Good idea for an article Simon, how to dress for an interview.

J

I hope I don’t come across as patronising, but I see nothing wrong with a man in his 50s dressing smartly for an interview with a tie and subtle pocket square (key word is subtle of course, small overflow, preferably white).

Worse would be to take a “mutton dressed as lamb” approach (again, forgive me for using a shorthand expression) and try to dress like them in cowboy boots and some band t shirt. They know your age and experience, why try to ‘hide’ it or be something you’re not?

I think even if they feel you are “overdressed” for the interview, surely all reasonable men will understand that you are dressing to impress on the day and forgive you for erring on the side of caution, sticking to what has always been interview protocol in Britan (suit and tie).

Until you work in a place, you are never going to be 100% certain WHAT the dress code truly is, so better to err on the side of caution and dress your best. Then, when you get the job, you email HR or your new boss and ask what is standard dress code and then adapt your style to it.

Good luck!

BespokeNYC

Love the denim shirt and looking forward to seeing how it ages.

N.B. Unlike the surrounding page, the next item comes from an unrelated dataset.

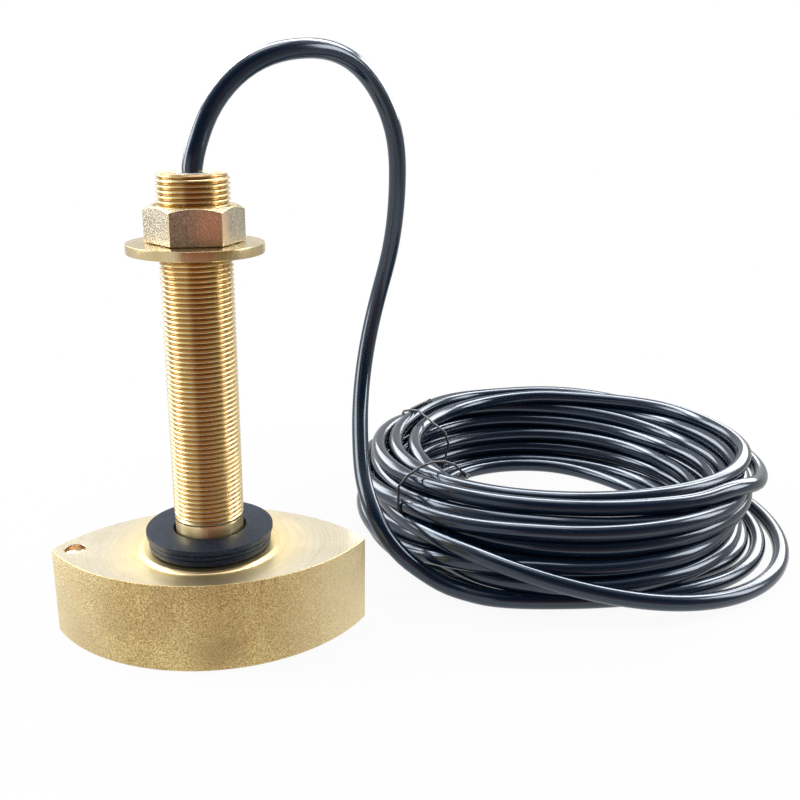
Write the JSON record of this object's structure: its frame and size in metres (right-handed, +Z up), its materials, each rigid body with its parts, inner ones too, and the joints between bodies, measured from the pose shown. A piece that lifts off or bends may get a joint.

As for interview attire, if it’s in the tech industry, you could always go for the “California tuxedo” and pair a navy blue cotton blazer with tan chinos. Not the most imaginative outfit but, provided both elements fit well, you can still look polished without appearing stuffy (which, lamentably, is how you risk being perceived if you turn up to a casual office in a full suit and tie.) A knit silk tie or a wool blend pocket square can add a touch of style and a great pair of brogues or monk straps (or loafers if you’re American) will finish the look off.